[Problem statement]:
Please output the lines shown below exactly as they appear.

[Data segment]:
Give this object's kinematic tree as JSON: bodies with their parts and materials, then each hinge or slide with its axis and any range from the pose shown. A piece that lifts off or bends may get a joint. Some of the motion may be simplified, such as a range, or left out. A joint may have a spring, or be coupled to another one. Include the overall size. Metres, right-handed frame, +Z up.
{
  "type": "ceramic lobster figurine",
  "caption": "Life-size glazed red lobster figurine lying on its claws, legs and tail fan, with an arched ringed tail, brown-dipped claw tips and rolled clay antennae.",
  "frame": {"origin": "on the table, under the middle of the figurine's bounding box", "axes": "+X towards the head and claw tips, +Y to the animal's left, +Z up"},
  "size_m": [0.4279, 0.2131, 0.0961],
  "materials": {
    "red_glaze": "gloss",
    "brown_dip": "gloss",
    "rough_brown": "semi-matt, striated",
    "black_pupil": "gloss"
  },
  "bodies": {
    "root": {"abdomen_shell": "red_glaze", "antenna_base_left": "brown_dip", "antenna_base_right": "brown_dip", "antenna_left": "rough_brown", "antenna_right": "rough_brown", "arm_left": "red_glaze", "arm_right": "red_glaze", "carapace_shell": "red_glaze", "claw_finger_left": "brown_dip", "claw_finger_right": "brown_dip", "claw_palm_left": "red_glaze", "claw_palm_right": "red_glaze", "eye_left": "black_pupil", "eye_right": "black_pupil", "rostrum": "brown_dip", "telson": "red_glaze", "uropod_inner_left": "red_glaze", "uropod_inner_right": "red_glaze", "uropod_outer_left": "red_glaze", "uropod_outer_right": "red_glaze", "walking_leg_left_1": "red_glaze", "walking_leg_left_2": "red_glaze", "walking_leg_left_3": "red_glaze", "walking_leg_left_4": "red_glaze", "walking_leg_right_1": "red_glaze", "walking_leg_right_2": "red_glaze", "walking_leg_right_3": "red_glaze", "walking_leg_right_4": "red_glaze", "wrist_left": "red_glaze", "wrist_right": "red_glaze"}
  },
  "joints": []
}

[Exercise response]:
Give this object's kinematic tree as JSON: bodies with their parts and materials, then each hinge or slide with its axis and any range from the pose shown. A piece that lifts off or bends may get a joint. Some of the motion may be simplified, such as a range, or left out. A joint may have a spring, or be coupled to another one. Include the overall size. Metres, right-handed frame, +Z up.
{
  "type": "ceramic lobster figurine",
  "caption": "Life-size glazed red lobster figurine lying on its claws, legs and tail fan, with an arched ringed tail, brown-dipped claw tips and rolled clay antennae.",
  "frame": {"origin": "on the table, under the middle of the figurine's bounding box", "axes": "+X towards the head and claw tips, +Y to the animal's left, +Z up"},
  "size_m": [0.4279, 0.2131, 0.0961],
  "materials": {
    "red_glaze": "gloss",
    "brown_dip": "gloss",
    "rough_brown": "semi-matt, striated",
    "black_pupil": "gloss"
  },
  "bodies": {
    "root": {"abdomen_shell": "red_glaze", "antenna_base_left": "brown_dip", "antenna_base_right": "brown_dip", "antenna_left": "rough_brown", "antenna_right": "rough_brown", "arm_left": "red_glaze", "arm_right": "red_glaze", "carapace_shell": "red_glaze", "claw_finger_left": "brown_dip", "claw_finger_right": "brown_dip", "claw_palm_left": "red_glaze", "claw_palm_right": "red_glaze", "eye_left": "black_pupil", "eye_right": "black_pupil", "rostrum": "brown_dip", "telson": "red_glaze", "uropod_inner_left": "red_glaze", "uropod_inner_right": "red_glaze", "uropod_outer_left": "red_glaze", "uropod_outer_right": "red_glaze", "walking_leg_left_1": "red_glaze", "walking_leg_left_2": "red_glaze", "walking_leg_left_3": "red_glaze", "walking_leg_left_4": "red_glaze", "walking_leg_right_1": "red_glaze", "walking_leg_right_2": "red_glaze", "walking_leg_right_3": "red_glaze", "walking_leg_right_4": "red_glaze", "wrist_left": "red_glaze", "wrist_right": "red_glaze"}
  },
  "joints": []
}